━━ Dataset extract ━━

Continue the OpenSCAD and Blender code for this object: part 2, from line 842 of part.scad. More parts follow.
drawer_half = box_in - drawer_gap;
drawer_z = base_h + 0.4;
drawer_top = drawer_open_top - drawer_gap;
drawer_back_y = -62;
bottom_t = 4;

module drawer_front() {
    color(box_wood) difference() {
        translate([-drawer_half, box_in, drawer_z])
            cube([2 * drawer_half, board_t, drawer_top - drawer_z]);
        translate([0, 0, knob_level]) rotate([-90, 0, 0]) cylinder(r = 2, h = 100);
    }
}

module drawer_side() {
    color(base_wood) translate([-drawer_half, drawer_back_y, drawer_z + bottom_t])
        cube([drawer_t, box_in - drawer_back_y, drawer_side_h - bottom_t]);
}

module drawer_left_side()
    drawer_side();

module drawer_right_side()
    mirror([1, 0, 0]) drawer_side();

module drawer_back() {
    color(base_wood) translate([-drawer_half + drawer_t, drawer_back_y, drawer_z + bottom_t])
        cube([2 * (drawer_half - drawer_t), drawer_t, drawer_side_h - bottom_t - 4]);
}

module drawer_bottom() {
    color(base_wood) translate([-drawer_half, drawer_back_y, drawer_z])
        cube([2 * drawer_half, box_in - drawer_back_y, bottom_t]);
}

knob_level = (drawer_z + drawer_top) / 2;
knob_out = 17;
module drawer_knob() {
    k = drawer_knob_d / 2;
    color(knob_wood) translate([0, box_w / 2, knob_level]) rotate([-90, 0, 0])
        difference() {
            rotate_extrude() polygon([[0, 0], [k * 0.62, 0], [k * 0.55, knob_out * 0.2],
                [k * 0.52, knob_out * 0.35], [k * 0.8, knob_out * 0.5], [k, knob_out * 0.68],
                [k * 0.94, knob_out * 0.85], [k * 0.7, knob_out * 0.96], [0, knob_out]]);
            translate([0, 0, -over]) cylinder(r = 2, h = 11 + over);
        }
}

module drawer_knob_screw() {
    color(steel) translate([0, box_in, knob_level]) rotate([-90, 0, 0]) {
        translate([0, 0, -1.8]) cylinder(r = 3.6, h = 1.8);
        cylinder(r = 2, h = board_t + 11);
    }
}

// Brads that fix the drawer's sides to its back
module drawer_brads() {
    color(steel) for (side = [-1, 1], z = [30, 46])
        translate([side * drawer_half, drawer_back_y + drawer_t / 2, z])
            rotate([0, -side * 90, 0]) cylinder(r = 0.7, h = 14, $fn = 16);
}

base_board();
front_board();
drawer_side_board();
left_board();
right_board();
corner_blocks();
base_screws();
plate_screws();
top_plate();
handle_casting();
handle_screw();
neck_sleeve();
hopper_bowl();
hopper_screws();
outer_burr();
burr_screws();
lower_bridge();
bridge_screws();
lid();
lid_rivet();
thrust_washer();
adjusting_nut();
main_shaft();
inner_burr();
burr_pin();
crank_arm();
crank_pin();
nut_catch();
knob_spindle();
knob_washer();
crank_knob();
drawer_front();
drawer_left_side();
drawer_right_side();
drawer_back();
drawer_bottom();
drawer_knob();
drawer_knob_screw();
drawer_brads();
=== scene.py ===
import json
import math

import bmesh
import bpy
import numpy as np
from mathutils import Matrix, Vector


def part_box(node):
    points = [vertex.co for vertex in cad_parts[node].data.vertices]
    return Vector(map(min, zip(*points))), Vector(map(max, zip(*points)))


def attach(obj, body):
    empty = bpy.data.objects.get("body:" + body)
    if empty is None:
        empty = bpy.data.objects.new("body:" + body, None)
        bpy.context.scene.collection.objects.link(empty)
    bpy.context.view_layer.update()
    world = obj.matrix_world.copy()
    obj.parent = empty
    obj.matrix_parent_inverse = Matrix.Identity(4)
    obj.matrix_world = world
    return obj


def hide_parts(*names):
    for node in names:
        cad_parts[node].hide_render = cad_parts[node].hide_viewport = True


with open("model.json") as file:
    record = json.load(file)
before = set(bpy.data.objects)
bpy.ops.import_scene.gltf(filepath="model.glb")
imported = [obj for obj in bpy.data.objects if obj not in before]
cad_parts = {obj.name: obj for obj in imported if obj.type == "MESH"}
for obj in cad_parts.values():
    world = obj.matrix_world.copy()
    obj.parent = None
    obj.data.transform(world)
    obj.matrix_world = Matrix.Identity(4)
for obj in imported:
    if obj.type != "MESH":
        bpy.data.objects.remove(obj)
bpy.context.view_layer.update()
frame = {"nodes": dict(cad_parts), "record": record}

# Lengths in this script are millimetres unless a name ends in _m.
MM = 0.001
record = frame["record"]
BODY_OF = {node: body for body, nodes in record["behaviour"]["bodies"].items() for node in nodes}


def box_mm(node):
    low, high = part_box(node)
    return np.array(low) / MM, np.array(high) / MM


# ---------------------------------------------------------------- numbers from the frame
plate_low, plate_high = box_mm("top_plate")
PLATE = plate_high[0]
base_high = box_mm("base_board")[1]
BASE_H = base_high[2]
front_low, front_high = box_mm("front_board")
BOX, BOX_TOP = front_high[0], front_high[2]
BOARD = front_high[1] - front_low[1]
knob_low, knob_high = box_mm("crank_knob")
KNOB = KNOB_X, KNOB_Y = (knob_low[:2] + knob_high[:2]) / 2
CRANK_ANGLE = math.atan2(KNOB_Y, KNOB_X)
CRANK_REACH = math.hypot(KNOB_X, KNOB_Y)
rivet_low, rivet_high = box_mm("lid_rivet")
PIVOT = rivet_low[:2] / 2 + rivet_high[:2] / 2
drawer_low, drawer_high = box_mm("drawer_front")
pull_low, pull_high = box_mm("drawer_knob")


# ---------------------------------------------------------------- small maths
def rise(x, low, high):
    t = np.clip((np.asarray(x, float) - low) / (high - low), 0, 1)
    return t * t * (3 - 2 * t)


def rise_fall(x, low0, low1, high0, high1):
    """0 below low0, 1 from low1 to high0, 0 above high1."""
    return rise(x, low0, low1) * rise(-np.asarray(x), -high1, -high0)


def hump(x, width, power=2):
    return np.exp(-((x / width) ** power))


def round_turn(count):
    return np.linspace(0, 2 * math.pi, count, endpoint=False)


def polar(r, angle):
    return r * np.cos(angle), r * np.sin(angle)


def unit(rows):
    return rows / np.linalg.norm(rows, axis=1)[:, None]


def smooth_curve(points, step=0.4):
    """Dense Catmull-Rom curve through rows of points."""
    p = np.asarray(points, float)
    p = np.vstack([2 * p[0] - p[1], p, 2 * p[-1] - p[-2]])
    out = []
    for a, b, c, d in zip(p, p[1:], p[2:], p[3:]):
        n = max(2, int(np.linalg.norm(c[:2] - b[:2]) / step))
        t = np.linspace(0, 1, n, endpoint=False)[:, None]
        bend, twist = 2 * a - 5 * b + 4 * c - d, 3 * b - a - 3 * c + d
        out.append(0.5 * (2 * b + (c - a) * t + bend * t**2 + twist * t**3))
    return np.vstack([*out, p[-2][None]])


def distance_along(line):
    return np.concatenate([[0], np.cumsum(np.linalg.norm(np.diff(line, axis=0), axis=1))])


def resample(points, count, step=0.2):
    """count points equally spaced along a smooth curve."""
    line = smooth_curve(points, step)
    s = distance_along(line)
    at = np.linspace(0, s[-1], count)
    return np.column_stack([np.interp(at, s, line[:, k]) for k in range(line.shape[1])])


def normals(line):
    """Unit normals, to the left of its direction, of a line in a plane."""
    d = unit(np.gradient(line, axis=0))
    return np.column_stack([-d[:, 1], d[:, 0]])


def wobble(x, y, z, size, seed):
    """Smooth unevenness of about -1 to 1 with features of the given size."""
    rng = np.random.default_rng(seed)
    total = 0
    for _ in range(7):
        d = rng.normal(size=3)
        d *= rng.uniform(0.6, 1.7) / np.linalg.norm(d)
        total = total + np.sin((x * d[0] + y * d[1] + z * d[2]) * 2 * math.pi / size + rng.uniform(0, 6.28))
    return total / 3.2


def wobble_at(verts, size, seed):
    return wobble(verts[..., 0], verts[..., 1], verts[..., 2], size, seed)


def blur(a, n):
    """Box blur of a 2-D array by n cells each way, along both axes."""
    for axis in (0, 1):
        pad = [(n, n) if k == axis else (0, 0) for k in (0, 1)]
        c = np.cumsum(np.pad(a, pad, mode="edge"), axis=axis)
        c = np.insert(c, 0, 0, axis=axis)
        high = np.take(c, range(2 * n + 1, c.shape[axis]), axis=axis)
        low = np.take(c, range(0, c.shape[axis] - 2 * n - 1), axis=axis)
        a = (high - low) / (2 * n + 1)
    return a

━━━

What to work on:
Look for the word "empty" and return every line where it occurs.

Output for this exercise:
    empty = bpy.data.objects.get("body:" + body)
    if empty is None:
        empty = bpy.data.objects.new("body:" + body, None)
        bpy.context.scene.collection.objects.link(empty)
    obj.parent = empty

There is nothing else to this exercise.